The Oxford Seniors’ Soul Celebration event was started eleven years ago to diminish community segregation and increase diversity at the center.

The event “. . .celebrates history and recognizes the amazing contributions that the African-American community has provided to our town,” said Sabrina Jewell, board member and outreach coordinator.

“Oxford Seniors is a melting pot of this community,” Jewell said.

Despite these improvements, Steve Schnabl, Executive Director at Oxford Seniors, sees a disconnect in representation.

“The Seniors Center doesn’t have a fair representation of the African-American community that we would like,” Schnabl said.

According to the U.S. Census Bureau, Oxford’s African-American minority only makes up about four percent of the population.

The goal of the Soul Celebration is to change the under-representation of minorities and educate the community with “rich history from storytelling,” said Jewell.

With a Kroger-sponsored dinner, over 100 guests celebrated Black History Month. Music was provided by John Burg, a Middletown-based musician who gave a soulful performance on his keyboard, and Byrd-Gibson with her husband, Rodney Gibson, performing a mix of songs.

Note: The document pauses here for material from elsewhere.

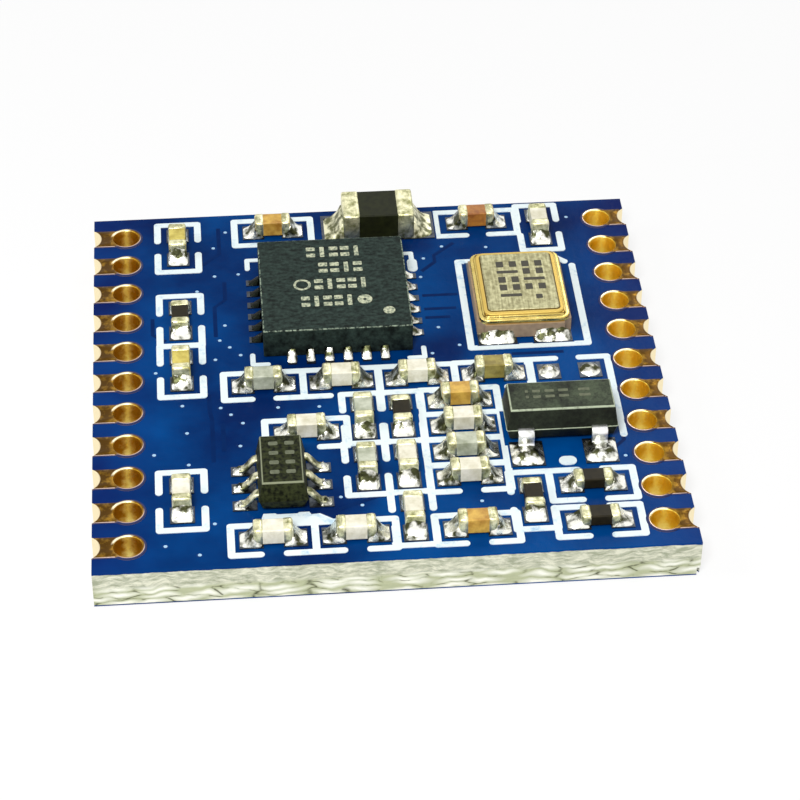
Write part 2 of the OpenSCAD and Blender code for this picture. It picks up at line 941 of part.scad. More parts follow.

The pair also acted in a skit with student volunteers, portraying Rosa Parks and her arrest for protesting bus segregation.

Byrd-Gibson’s personal goals for the event were to increase minority participation and “Pull people in,” Gibson said.

While students helped serve the guests and set up the event, the audience consisted mostly of Oxford Seniors community members, ages 50 and older.

For future events, “I would love to see Miami students involved with the celebration,” said Byrd-Gibson.